It was a pleasure to read Fokke Tuinstra’s letter (Physics Today, December 2004, page 16) on Ole Rømer’s proof that the speed of light is finite. Perhaps an account of the reasons that led him and other scientists to study so precisely the moons of Jupiter (the system Rømer used for his result) would help complete that nice piece of history.
After Christopher Columbus’s 1492 trip to America, ships, mostly Spanish and Portuguese, crossed the Atlantic Ocean in increasing numbers. That migration forced a qualitative change in coastal navigation techniques, since mariners sailed without visible land or fixed points of reference. The determination of geographical longitude became an urgent need—at sea for navigation, and on land for more precise cartography and settlement of territorial disputes.

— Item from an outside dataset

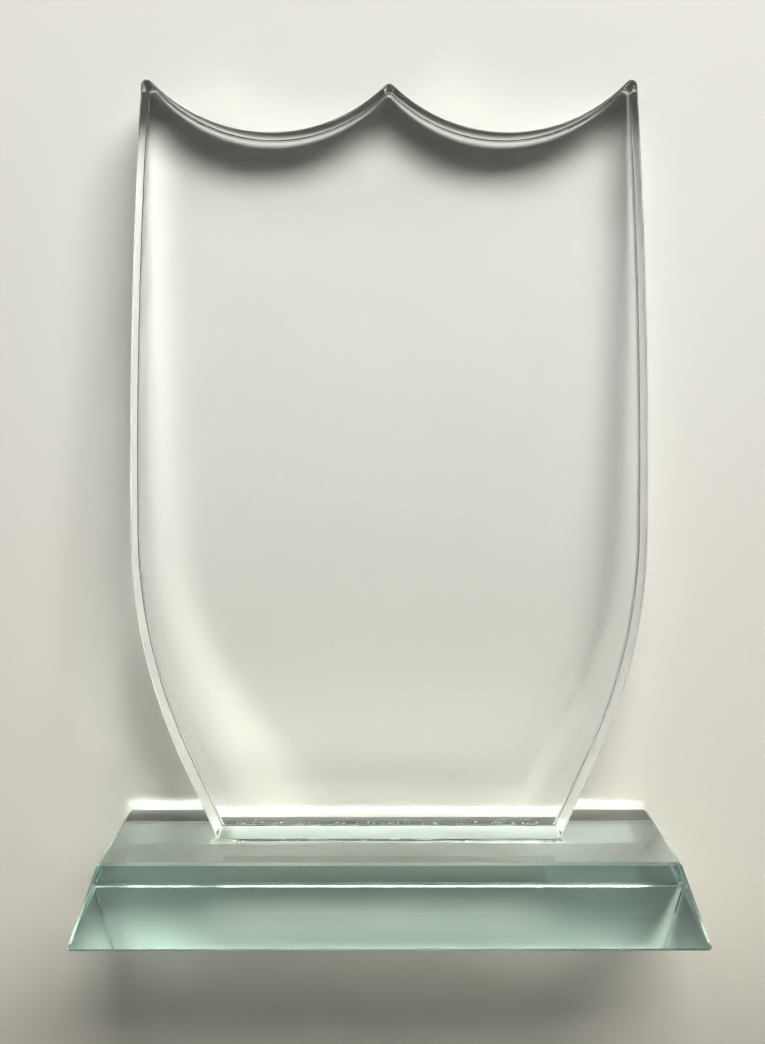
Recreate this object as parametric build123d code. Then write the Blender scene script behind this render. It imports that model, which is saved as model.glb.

The need led Spanish King Felipe II (1527-98) to offer a substantial reward to the inventor of a method to “find longitude.” The reward amount was increased years later by his successors, and greater rewards were promised by other countries as they began their own oceanic navigations. The British government, for example, offered £20 000 in 1714 to whoever could provide a satisfactory method of finding a ship’s position to within half a degree.
What has this circumstance to do with the abrupt and almost obsessive dedication to the study of Jupiter’s moons?

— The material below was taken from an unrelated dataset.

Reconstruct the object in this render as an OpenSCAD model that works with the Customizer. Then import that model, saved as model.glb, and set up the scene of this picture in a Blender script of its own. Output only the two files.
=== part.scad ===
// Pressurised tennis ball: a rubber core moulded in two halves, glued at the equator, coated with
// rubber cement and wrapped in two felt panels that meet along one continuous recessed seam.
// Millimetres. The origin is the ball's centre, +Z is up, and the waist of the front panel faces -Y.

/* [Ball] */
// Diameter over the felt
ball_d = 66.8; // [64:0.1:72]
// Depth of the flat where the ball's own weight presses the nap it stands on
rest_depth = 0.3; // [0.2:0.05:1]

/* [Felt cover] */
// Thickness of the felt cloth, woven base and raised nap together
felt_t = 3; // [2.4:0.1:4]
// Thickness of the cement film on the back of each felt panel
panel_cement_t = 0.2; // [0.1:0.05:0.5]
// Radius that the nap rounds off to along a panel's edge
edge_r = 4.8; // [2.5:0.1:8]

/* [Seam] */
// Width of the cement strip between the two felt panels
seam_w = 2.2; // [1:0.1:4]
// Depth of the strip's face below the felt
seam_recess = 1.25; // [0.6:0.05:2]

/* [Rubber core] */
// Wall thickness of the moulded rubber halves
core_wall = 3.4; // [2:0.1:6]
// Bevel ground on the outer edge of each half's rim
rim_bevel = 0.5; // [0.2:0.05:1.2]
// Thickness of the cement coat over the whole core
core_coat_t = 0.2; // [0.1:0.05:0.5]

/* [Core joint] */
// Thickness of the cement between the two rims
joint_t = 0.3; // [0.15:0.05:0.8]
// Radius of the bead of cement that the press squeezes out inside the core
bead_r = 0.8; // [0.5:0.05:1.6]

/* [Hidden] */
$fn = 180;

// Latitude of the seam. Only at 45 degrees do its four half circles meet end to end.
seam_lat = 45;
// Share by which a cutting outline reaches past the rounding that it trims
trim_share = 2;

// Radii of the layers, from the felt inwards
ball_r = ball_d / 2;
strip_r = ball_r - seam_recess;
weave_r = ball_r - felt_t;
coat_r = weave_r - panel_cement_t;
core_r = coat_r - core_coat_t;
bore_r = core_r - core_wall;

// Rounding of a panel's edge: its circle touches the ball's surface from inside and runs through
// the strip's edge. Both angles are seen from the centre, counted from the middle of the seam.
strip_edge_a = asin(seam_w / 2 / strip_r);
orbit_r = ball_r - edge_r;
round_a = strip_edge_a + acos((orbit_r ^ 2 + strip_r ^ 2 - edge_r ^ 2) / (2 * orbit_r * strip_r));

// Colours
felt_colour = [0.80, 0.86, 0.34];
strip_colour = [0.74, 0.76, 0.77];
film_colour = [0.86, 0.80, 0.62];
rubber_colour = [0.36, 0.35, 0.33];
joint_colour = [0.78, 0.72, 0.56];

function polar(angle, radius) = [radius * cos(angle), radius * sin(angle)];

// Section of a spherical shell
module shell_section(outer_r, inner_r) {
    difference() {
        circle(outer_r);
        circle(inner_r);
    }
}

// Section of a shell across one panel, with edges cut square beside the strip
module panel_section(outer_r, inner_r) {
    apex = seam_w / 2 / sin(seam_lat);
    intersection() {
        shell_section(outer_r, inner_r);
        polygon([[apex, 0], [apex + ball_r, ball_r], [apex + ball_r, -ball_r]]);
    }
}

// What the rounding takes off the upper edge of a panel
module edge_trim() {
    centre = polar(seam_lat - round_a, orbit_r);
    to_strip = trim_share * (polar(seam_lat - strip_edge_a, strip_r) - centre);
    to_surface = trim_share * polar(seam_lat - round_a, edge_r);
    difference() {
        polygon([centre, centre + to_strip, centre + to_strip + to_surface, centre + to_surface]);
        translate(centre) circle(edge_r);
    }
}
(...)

When Galileo discovered Jupiter’s first four satellites in 1610, he realized that comparing their eclipse times with local times at a ship’s position could be a key component in determining longitude. In 1612, and on three occasions thereafter, Galileo tried unsuccessfully to convince the Spanish monarchy of the usefulness of his method. Although his idea proved to be impractical at sea, it did eventually work on land. For example, the difference in longitude between Paris and Uranienborg, Denmark, was calculated on the basis of the eclipse times taken by Giovanni Cassini, Jean Picard, and Ole Rømer in 1671.
Clockmaker John Harrison won the British prize by developing, between 1735 and 1764, increasingly precise and practical mechanical chronometers, including the one used by James Cook in some of his expeditions.

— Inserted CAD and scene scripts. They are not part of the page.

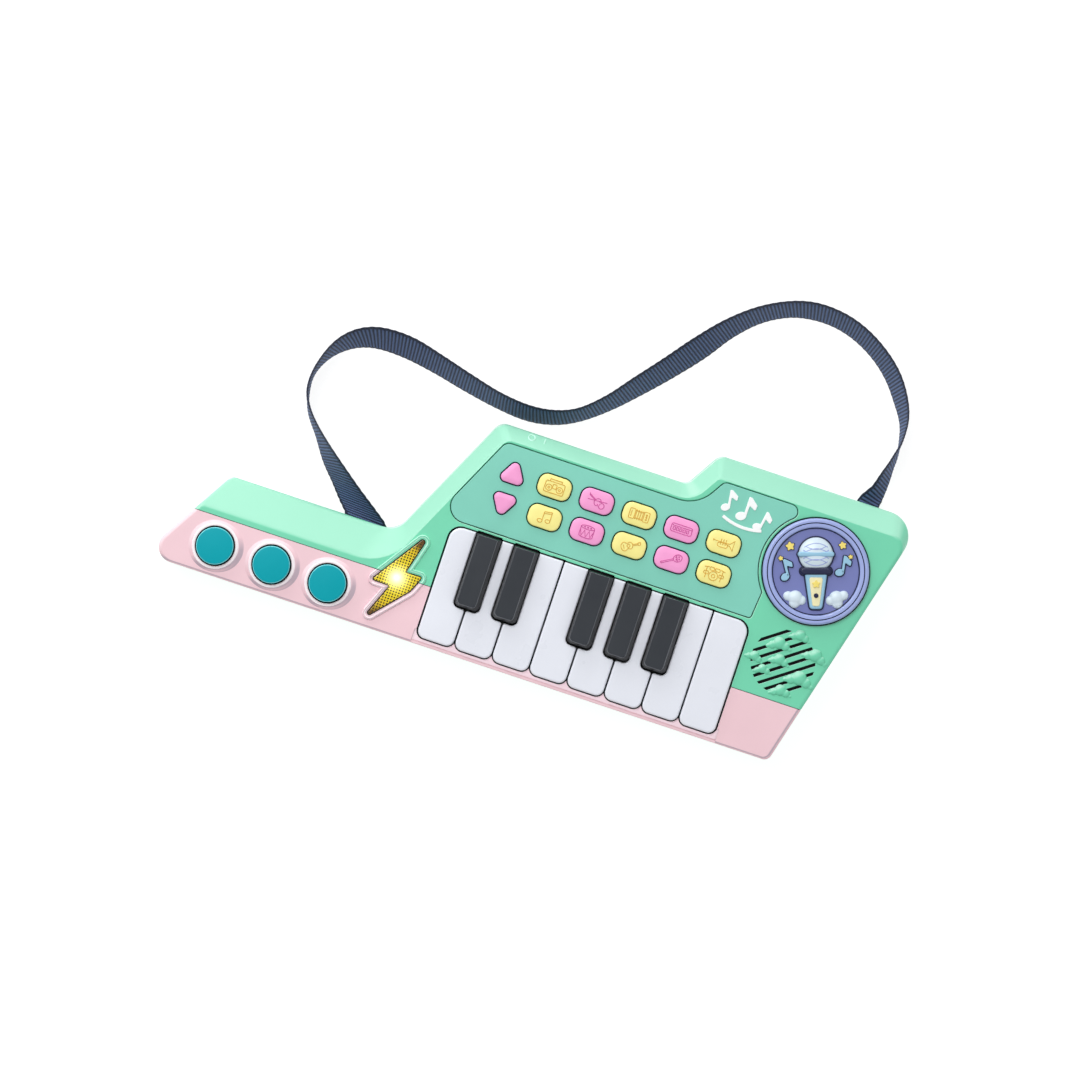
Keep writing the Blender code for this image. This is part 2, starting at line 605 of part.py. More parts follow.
def neck_button(x):
    radius = NECK_BUTTON_RADIUS
    return turned(x, NECK_BUTTONS_Y, [(0, 31.7), (12.2, 31.7), (12.2, 33.4), (radius, 33.4),
                                      (radius, 39.6), (radius - 0.7, 40.7), (radius - 2.4, 41.2),
                                      (0, 41.5)])


def medallion_button():
    """Round button with a raised rim and a five-pointed star in its dish."""
    outer, dish = MEDALLION_RADIUS, MEDALLION_DISH_RADIUS
    x, y = MEDALLION
    disc = turned(x, y, [(0, 31.0), (outer + 1.4, 31.0), (outer + 1.4, 33.3), (outer, 33.3),
                         (outer, 38.2), (outer - 1.6, 39.8), (dish + 1.2, 39.8), (dish, 37.4),
                         (0, 37.4)], 36)
    star = []
    for k in range(10):
        radius = 17.0 if k % 2 == 0 else 7.8
        angle = math.pi / 2 + k * math.pi / 5
        star.append((x + radius * math.cos(angle), y + radius * math.sin(angle)))
    return joined(disc, loft((star, 36.0), (scaled(star, MEDALLION, 0.86), 39.6)))


def control_panel():
    outline = panel_outline()
    panel = prism(outline, Z_UNDER_FACE, Z_FACE + PANEL_RISE)
    for x, y in ((0.0, PANEL_TOP_LEFT), (50.0, PANEL_TOP_LEFT), (112.0, PANEL_TOP_RIGHT)):
        tab = block(x - 5, x + 5, y - 4, y + 1.1, Z_TAB, Z_TAB + TAB_THICKNESS)
        root = block(x - 5, x + 5, y - 4, y - 2.5, Z_TAB + 0.5, Z_FACE - 1)
        panel = joined(panel, tab, root)
    holes = [prism(button_outline(x, y, BUTTON_CLEARANCE), 25.0, 45.0)
             for y in BUTTON_ROWS for x in BUTTON_COLUMNS]
    holes += [prism(swell(volume_outline(*span), BUTTON_CLEARANCE), 25.0, 45.0)
              for span in (VOLUME_UP_Y, VOLUME_DOWN_Y)]
    return cut(panel, grouped(*holes))


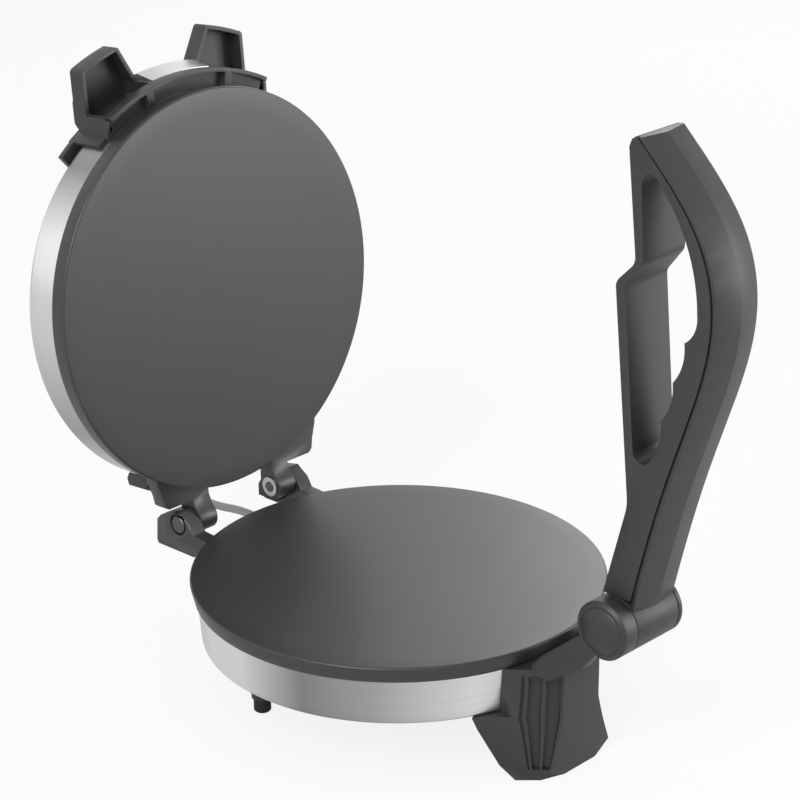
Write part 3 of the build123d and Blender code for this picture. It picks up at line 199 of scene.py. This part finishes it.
class Finish:
    """One material: a Principled surface, and one method that adds any other node."""

    def __init__(self, name, **constants):
        self.material = bpy.data.materials.new(name)
        self.material.use_nodes = True
        self.tree = self.material.node_tree
        self.surface = self.tree.nodes["Principled BSDF"]
        for key, value in constants.items():
            self.surface.inputs[key.replace("_", " ")].default_value = value

    def node(self, kind, settings=None, inputs=None, output=0):
        """Adds a node, sets its settings first and then the values or links of its sockets."""
        node = self.tree.nodes.new("ShaderNode" + kind)
        for key, value in (settings or {}).items():
            if key == "stops":
                self._stops(node.color_ramp, value)
            else:
                setattr(node, key, value)
        for key, value in (inputs or {}).items():
            self._feed(node.inputs[key], value)
        return Value(self.tree, node.outputs[output])

    def _feed(self, socket, value):
        if isinstance(value, Value):
            self.tree.links.new(value.socket, socket)
        else:
            socket.default_value = value

    @staticmethod
    def _stops(ramp, stops):
        while len(ramp.elements) < len(stops):
            ramp.elements.new(0.5)
        for element, (place, level) in zip(ramp.elements, stops):
            element.position = place
            element.color = (level, level, level, 1)

    def place(self, turn=(0, 0, 0), scale=(1, 1, 1), centre=(0, 0, 0)):
        """Object coordinates, moved so that 'centre' is the origin, then turned and scaled."""
        where = self.node("TexCoord", output=3)
        moved = self.node("VectorMath", {"operation": "SUBTRACT"}, {0: where, 1: centre})
        turned = self.node("Mapping", inputs={"Vector": moved, "Rotation": turn})
        return self.node("VectorMath", {"operation": "MULTIPLY"}, {0: turned, 1: scale})

    def part(self, vector, index):
        """One number of a vector."""
        return self.node("SeparateXYZ", inputs={0: vector}, output=index)

    def math(self, operation, *values):
        """A Math node that has no Python sign."""
        return self.node("Math", {"operation": operation}, dict(enumerate(values)))

    def noise(self, where, scale=1.0, detail=2.0, rough=0.5):
        """Noise from 0 to 1 at the given places."""
        return self.node("TexNoise", inputs={"Vector": where, "Scale": scale, "Detail": detail,
                                             "Roughness": rough})

    def ramp(self, value, *stops):
        """Maps a value through (place, level) stops."""
        return self.node("ValToRGB", {"stops": stops}, {"Fac": value})

    def blend(self, share, first, second):
        """Mixes two colours by a share."""
        return self.node("Mix", {"data_type": "RGBA"},
                         {0: share, 6: as_colour(first), 7: as_colour(second)}, output=2)

    def bump(self, height, depth):
        """Normals of a height field whose full range is 'depth' metres."""
        return self.node("Bump", inputs={"Height": height, "Distance": depth, "Strength": 1.0})

    def set(self, **links):
        """Feeds the surface's own sockets."""
        for key, value in links.items():
            self._feed(self.surface.inputs[key.replace("_", " ")], value)
        return self.material


def as_colour(item):
    """A colour as four numbers, or a socket as it is."""
    return item if isinstance(item, Value) else (*item, 1.0)


def shade(colour, factor):
    """A colour made lighter or darker."""
    return tuple(min(1.0, channel * factor) for channel in colour)


# ---- finishes -------------------------------------------------------------------------------------
# Painted reflection on the brushed steel: bright and dark bands round its axis, put into its colour, (share
# of a turn from +X, level).
PAINTED_REFLECTION_BANDS = ((0.0, 0.80), (0.12, 0.52), (0.22, 0.92), (0.32, 0.46), (0.44, 1.0), (0.485, 1.0), (0.545, 0.34),
          (0.60, 0.50), (0.68, 1.0), (0.78, 0.58), (0.90, 1.0), (1.0, 0.80))
LID_REFLECTION_TURN = -0.09                    # the lid's painted reflection bands are turned by this share

# Turned and pressed metals: material, colour, roughness and the scale of their tool marks.
MARKS_ROUND_Z, MARKS_ROUND_X = (40.0, 40.0, 2600.0), (2600.0, 40.0, 40.0)
METALS = {
    "screw": ("screw_steel", (0.55, 0.55, 0.56), 0.22, MARKS_ROUND_Z),
    "pin": ("pin_steel", (0.58, 0.57, 0.56), 0.18, MARKS_ROUND_X),
    "pin_dark": ("pin_dark", (0.13, 0.13, 0.14), 0.34, MARKS_ROUND_X),
    "pressing": ("pressed_steel", (0.50, 0.50, 0.51), 0.30, MARKS_ROUND_Z),
    "brass": ("bush_brass", (0.62, 0.45, 0.20), 0.30, MARKS_ROUND_Z),
}
SHEATH, SHEATH_OXIDE = (0.30, 0.29, 0.28), (0.30, 0.24, 0.20)
CERAMIC = (0.78, 0.76, 0.70)
FINISHES = {}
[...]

Rømer’s work is probably the first measured Doppler effect; that is, he discovered that the value observed on Earth for the period of Jupiter’s moons depends on Earth’s velocity relative to Jupiter. It is also noteworthy that today’s global positioning system solution to the old problem of finding longitude requires the use of general-relativistic corrections to attain maximum accuracy. If Rømer’s studies are an excellent example of how technologically driven research may provide fundamental basic science results, the GPS application of general relativity also nicely demonstrates complementary feedback in the science—technology system.